IN SERVICE IN ST. JOHN’S

Like many teenage girls in outport communities, Edie travels to town to take a job in service (any and all housework) so she can send money home to her family. She wants to contribute. The conditions, unfair treatment and low pay challenge young Edie. Still, she perseveres and makes things work.

Jan’s grandmother was in service, Cayley explained. “So she was always very interested in that whole business of how undignified it was to be in service. And what it cost people to be in service.”

A GARMENT FACTORY IN NEW YORK

Offered a better wage to work in a garment factory, Edie decides to move to New York so she can send more money home. Hoping for better, she finds a big city filled with immigrants who patch together home, family, and work as best as they can.

Edie struggles as she tries to become the centre of her own life. Factory work is exploitative. She becomes swept up in the workers' rights work and she witnesses the Triangle Fire that shaped the early focus of International Women’s Day campaign efforts.

"This powerful evocation of a horrific time in women's history is seering, yet shot with hope. Modern readers will be inspired by Edie's courage and resilience,” wrote children’s author Kit Pearson about the book.

Jan’s own history is behind the drive to provide a historically accurate picture of a time of amazing human and labour rights activism.

“Her parents were real strong labour people in England. Jan always had a strong sense of social justice. It was something that underlay a great deal of what she did. She was a person who believed in society and she believed that we needed to take care of one another and that people like Edie had a right to reasonable working conditions,” said Jennifer Cayley.

MAKING HOME

Edie has to find a way to make a home in the places she moves to for work. That’s her personal struggle—a struggle that’s still relevant in a world where so many Newfoundlanders and Labradorians still have to move away for work.

An immigrant in New York in 1911, Edie fantasizes about home and going back home.

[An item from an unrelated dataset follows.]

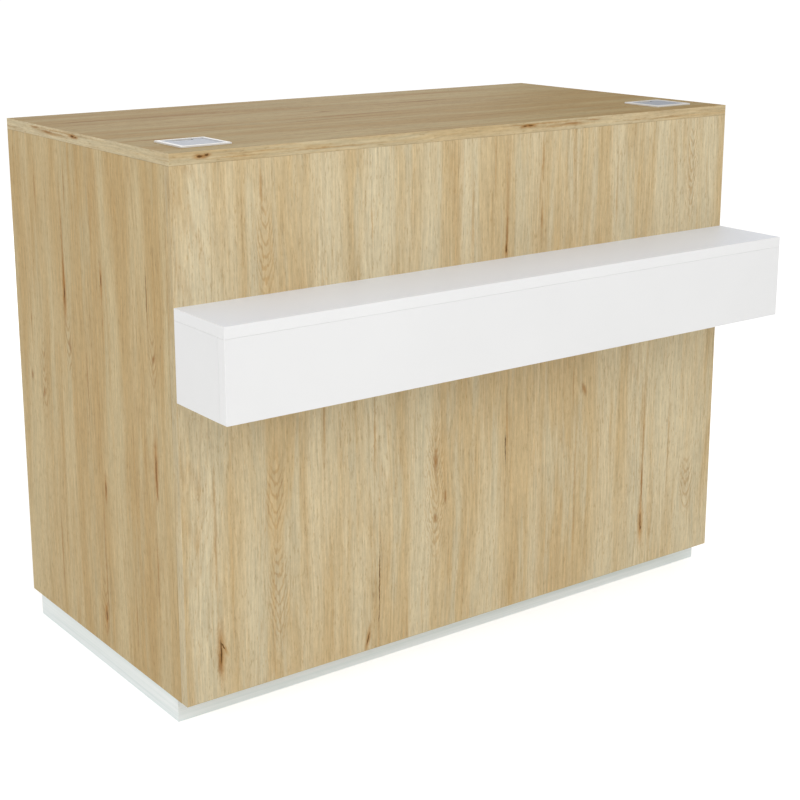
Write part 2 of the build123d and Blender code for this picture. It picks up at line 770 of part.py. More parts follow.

“That’s something that’s happened to so many immigrants. That sense of longing for home. And then realizing when they go back that they really belong in the place that they built their life in,” said Cayley.

Edie discovers that she’s made a satisfying life and home for herself in New York. But she feels a pull back home, too. In the end, she realizes that the women she works with are her family and her community—and so she stays to work and to fight for women’s rights and labour rights.

And that’s what Jan’s book is actually all about, says Cayley. “The underlying thing you’ll see in all of Jan’s work is that people have what they need to manage. That you just have to dig deep and you know how to get on in the world. And that’s actually something that is somewhat lacking in children’s literature these days, or in culture generally,” said Cayley.